In that case, please (dear website) listen to what I'm asking for. If I go to fitbit.com I expect to get the very same thing someone in the US receives. I'd like to talk about the very same site. I don't want someone to redirect me to a localized thing. And certainly not without giving me the opportunity to say 'Yeah, no. That was stupid. I really wanted the original version, silly'.

Same thing: If I go to www.google.com, I want to end up at www.google.com, not www.google.de. If I visit a random post on Blogger, chances are everything content is in English. Except for the 'helpful' Blogger toolbar and whatnot, that are coming up in German, because hey that's where we figured out you're coming from.
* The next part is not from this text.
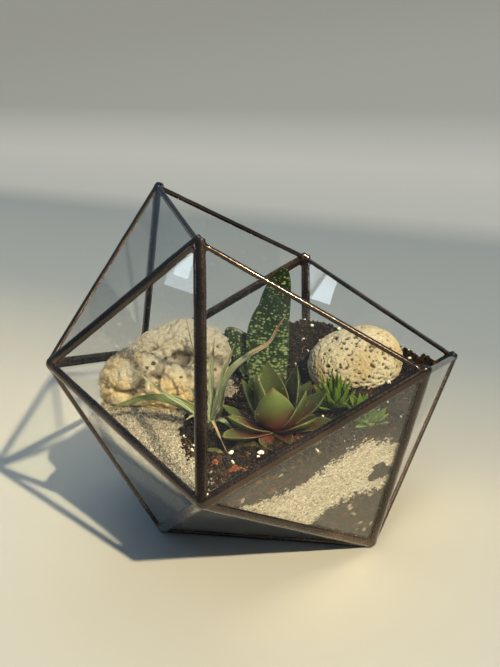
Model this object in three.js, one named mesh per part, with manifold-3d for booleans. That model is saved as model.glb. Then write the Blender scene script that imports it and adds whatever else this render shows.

Lived in Israel for a year, got a Hebrew toolbar, google.il (and I'd like to know what fitbits would've done there). German vs. English is one thing: I can read both, I just explicitly (url, domain, accept headers) ask for the latter. English vs. Hebrew is another: I cannot read the latter, even if I happen to be - yay for geolocation - in the one state that represents the Hebrew language.

  Imagine you were using say a dating site or a takeaway site, you would find it
  equally frustrating if you were routed away from a local language site to a 
  US specific site
Right. Don't send me anywhere if I navigate to example.com, even if I ask for de_DE. Offer a translated version, if you can. Otherwise drop a small (German?) link on your .com, saying 'We noticed you explicitly ask for German content. We got a country specific site right here -> example.de'

A dating site would allow me to register and state my country of origin or interest (which might be Germany, even if I live in Tel Aviv at that time). A takeaway site is really a weird example. www.pizza.de is available in German only for all I can tell and won't redirect me to a random US site because I ask the server to please return en_US or en localized content, _if possible_.

So, for me this whole 'automagic-we-know-it-best' translation/redirection thing is broken by design. It was a constant hassle in the past and just seems to catch on. Which is why I'm pointing it out when I can. I'm sorry for the thread-jacking. Thanks for the exchange so far.